Exercise task: What is to be transcribed is the run of lines opening with the one that has "pivot.location = Vector(CAP_ELBOW) * MM" and closing with the one that has "bpy.context.scene.collection.objects.link(rigid_bodies[body])", and only that run, exactly.

Dataset section:
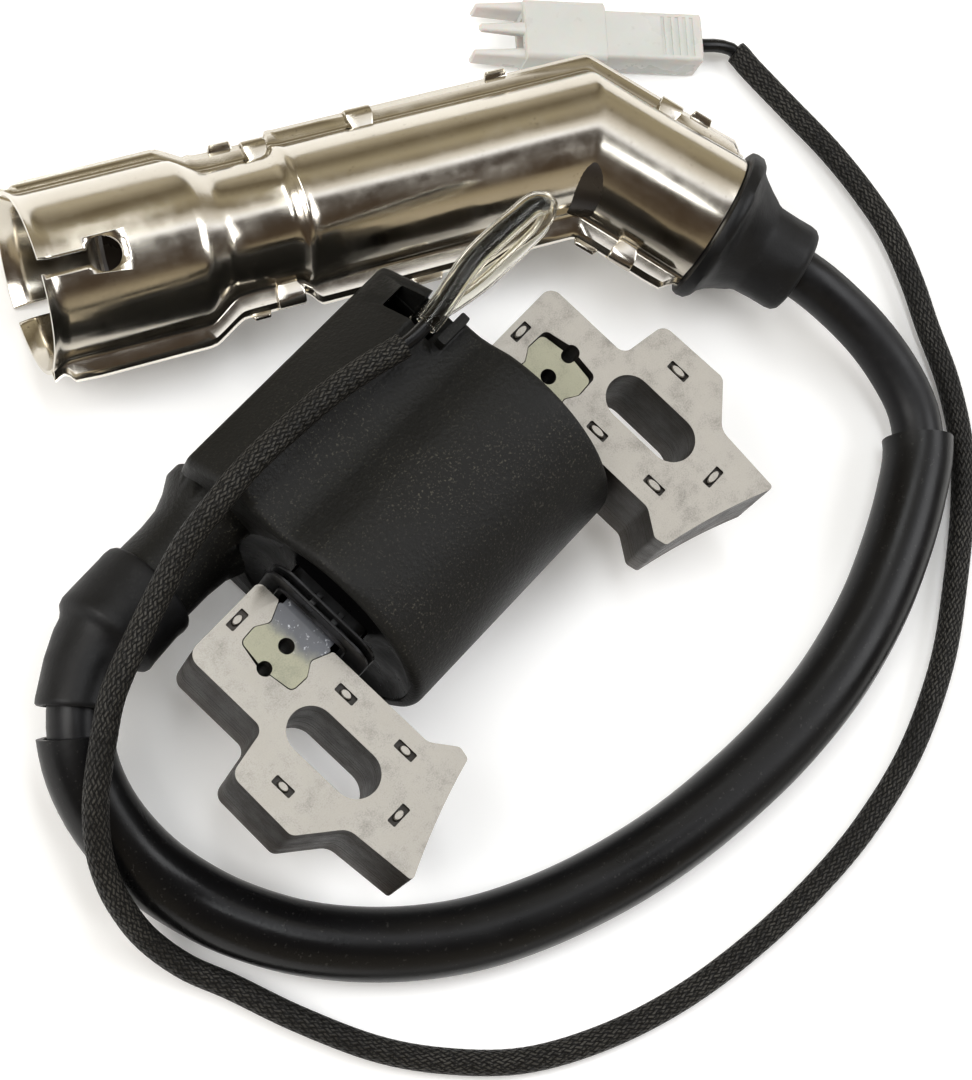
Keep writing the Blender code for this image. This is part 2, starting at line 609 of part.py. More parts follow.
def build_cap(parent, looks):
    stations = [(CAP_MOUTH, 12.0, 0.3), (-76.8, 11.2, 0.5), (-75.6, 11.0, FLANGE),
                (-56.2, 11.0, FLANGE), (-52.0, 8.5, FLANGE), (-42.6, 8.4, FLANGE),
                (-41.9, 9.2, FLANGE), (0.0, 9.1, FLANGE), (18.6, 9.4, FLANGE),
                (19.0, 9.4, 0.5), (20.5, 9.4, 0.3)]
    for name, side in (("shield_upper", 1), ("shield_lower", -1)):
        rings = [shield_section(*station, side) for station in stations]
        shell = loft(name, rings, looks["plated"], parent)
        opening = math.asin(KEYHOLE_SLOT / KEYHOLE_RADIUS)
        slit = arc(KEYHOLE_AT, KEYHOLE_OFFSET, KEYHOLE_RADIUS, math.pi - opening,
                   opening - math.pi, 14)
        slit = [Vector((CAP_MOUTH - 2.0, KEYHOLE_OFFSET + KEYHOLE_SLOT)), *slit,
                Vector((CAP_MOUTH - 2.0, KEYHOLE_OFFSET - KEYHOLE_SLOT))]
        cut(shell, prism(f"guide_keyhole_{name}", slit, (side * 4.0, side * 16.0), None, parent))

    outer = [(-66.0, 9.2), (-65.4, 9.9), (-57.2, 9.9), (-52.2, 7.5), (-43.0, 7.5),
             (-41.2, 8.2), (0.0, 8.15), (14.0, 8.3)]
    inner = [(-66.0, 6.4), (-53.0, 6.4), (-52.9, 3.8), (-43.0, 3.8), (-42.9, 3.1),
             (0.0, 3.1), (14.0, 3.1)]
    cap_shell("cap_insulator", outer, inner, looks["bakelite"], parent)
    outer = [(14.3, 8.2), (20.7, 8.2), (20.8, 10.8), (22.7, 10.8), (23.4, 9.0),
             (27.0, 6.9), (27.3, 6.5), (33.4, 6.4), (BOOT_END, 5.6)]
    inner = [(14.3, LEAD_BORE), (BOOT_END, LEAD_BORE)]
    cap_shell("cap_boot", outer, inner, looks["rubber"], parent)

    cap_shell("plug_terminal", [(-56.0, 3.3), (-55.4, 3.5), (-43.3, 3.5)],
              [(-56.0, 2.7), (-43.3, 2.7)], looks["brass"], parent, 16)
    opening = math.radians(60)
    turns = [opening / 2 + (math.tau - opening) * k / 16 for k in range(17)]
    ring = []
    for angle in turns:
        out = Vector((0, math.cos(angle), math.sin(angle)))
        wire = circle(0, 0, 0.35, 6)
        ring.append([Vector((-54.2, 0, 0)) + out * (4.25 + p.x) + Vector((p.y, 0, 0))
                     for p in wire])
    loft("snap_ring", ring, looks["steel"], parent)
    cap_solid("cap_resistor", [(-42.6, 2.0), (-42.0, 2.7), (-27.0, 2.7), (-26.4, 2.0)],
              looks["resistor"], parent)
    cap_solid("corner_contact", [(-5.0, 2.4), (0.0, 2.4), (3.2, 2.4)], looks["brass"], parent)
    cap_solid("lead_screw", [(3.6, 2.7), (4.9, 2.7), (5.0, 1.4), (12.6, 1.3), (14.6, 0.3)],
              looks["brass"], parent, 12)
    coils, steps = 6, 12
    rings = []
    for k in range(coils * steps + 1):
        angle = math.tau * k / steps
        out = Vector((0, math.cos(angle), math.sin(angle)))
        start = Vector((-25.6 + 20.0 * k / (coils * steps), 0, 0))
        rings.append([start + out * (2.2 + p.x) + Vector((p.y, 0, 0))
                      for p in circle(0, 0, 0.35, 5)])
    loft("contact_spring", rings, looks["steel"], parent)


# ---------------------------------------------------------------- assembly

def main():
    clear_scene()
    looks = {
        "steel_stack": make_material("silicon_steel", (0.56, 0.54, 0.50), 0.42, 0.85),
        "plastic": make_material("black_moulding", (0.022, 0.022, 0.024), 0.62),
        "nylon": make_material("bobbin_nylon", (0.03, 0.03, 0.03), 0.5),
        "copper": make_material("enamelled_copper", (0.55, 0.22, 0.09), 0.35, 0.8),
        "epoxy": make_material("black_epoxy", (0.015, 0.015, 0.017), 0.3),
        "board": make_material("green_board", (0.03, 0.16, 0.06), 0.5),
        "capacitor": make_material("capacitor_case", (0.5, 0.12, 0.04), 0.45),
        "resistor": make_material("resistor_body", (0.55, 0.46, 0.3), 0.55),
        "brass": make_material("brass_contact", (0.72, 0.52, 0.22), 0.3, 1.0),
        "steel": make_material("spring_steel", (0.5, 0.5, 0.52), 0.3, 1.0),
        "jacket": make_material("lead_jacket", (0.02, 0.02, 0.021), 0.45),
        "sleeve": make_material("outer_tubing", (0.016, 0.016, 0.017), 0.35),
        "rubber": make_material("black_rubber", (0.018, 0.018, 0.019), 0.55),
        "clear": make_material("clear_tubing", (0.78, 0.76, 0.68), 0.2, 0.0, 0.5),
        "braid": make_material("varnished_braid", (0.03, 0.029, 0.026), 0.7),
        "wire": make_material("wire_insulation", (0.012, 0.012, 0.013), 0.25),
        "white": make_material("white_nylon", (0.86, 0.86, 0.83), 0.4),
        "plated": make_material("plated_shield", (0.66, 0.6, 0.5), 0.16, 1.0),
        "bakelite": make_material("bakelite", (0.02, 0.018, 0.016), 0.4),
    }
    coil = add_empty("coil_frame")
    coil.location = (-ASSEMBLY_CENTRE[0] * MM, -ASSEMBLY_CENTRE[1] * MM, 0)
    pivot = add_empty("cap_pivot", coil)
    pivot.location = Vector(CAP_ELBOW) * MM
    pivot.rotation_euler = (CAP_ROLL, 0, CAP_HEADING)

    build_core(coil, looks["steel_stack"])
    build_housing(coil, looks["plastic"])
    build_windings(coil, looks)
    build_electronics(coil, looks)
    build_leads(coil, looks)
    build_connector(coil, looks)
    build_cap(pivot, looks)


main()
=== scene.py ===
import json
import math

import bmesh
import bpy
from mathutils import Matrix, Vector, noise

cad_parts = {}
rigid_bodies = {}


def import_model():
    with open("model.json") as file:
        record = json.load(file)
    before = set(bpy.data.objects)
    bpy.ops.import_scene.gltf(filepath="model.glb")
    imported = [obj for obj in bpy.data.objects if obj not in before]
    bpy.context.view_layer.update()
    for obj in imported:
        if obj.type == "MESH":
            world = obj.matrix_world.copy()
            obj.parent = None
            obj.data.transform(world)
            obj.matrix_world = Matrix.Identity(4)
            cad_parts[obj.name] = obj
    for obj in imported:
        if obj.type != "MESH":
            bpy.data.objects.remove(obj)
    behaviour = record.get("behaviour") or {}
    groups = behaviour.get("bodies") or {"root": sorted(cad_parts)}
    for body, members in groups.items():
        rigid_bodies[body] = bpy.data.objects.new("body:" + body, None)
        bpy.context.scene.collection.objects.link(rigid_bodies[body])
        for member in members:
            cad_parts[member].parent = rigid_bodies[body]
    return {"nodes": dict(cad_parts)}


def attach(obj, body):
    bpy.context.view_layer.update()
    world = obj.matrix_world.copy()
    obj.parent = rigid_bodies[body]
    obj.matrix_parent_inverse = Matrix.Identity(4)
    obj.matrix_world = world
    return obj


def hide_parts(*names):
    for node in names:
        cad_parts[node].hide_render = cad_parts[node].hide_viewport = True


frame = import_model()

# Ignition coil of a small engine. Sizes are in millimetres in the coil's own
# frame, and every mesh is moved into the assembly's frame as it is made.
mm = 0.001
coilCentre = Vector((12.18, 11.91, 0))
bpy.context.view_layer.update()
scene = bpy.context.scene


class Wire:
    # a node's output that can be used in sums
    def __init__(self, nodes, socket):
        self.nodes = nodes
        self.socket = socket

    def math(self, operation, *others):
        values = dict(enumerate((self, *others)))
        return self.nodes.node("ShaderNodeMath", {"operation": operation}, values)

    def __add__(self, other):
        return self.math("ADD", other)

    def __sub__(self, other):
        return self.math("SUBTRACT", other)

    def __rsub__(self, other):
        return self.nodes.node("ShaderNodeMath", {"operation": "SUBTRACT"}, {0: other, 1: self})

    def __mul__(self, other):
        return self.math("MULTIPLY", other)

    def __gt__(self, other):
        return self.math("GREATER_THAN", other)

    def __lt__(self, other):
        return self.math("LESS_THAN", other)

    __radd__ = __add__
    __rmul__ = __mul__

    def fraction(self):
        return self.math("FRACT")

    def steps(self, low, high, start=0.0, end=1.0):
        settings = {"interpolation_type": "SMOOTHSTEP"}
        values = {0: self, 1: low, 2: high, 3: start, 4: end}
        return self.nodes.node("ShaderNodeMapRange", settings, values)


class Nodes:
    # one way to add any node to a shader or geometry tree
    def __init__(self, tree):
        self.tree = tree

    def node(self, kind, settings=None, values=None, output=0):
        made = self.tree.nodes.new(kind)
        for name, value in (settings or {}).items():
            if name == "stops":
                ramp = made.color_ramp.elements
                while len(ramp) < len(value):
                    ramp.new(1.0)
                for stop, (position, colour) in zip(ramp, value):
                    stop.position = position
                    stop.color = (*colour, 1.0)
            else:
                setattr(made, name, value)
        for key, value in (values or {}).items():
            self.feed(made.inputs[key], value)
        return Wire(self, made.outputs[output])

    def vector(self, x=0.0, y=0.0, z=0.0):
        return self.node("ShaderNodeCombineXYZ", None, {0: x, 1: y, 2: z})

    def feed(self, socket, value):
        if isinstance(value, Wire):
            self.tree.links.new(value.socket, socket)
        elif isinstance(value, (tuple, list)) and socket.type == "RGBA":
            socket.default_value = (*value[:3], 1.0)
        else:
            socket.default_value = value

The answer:
    pivot.location = Vector(CAP_ELBOW) * MM
    pivot.rotation_euler = (CAP_ROLL, 0, CAP_HEADING)

    build_core(coil, looks["steel_stack"])
    build_housing(coil, looks["plastic"])
    build_windings(coil, looks)
    build_electronics(coil, looks)
    build_leads(coil, looks)
    build_connector(coil, looks)
    build_cap(pivot, looks)


main()
=== scene.py ===
import json
import math

import bmesh
import bpy
from mathutils import Matrix, Vector, noise

cad_parts = {}
rigid_bodies = {}


def import_model():
    with open("model.json") as file:
        record = json.load(file)
    before = set(bpy.data.objects)
    bpy.ops.import_scene.gltf(filepath="model.glb")
    imported = [obj for obj in bpy.data.objects if obj not in before]
    bpy.context.view_layer.update()
    for obj in imported:
        if obj.type == "MESH":
            world = obj.matrix_world.copy()
            obj.parent = None
            obj.data.transform(world)
            obj.matrix_world = Matrix.Identity(4)
            cad_parts[obj.name] = obj
    for obj in imported:
        if obj.type != "MESH":
            bpy.data.objects.remove(obj)
    behaviour = record.get("behaviour") or {}
    groups = behaviour.get("bodies") or {"root": sorted(cad_parts)}
    for body, members in groups.items():
        rigid_bodies[body] = bpy.data.objects.new("body:" + body, None)
        bpy.context.scene.collection.objects.link(rigid_bodies[body])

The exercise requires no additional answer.